Why can't all users have an awesome monitor like mine?

We do a test in our group, started by Pydanny, where we look at the header of a site and put our fingers up to it, the count how many fingers some glorious header pushed down the page content.

You're a designer. You have this huge, wonderful screen. The finger test probably seems really odd, when your screen is thirty fingers high or more. We poor souls on laptops only have twelve fingers at most. If your gorgeous header is over four or five fingers high, You've now, along with tool bars and such, taken up half our screen. Every time we load a new page, we have to scroll down to get any content.
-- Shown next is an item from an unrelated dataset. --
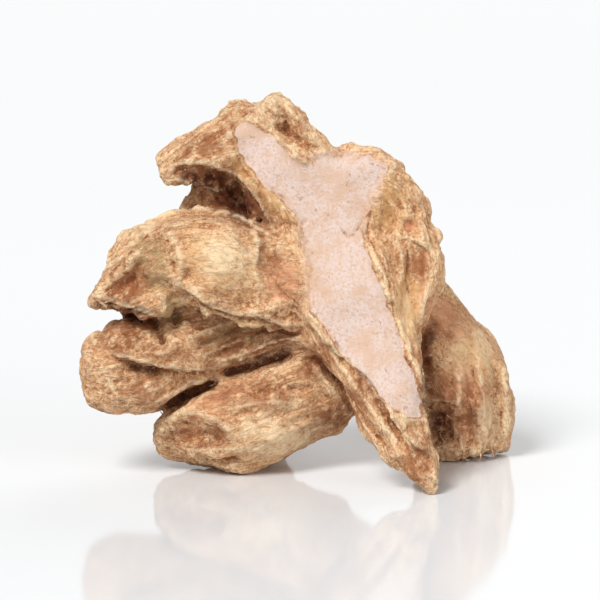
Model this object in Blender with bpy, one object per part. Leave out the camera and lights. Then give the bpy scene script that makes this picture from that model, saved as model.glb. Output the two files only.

Sure, we may think 'oh, pretty header' the first time we load the page, but trust me, four or five clicks in, it morphs into 'god-damn header.'

So, break your design by grabbing someone's 12-inch MacBook and seeing how your design looks on their screen. Hell, if you want to get really adventurous, try an Eee PC! If you can look good on the big monitor, the laptop, and the netbook, you've reached some designer-geek nirvana.

Argh! Too many!

It can be a lot. I've had designers in the past tell me the above things are a technical issue, not a designer issue, and developers should be solving them, not them. Technically, yes, they could be solved by a developer.

Go and look at how your developers dress. Decorate their cubes. Design their own websites. Ask them about what design should be (we'll answer quickly. We're opinionated little f'ers). Look at the sites they think are designed perfectly. Feel your soul atrophy in their stark landscapes.

Do you really want them un-breaking your design?

2 comments:

pydanny said...

Thanks for mentioning my finger rule! I think I made it up too.

lifewithryan said...

Damn it!! Now I gotta read your friggin' blog everyday too...

I've so enjoyed and agreed with the things you're sayin!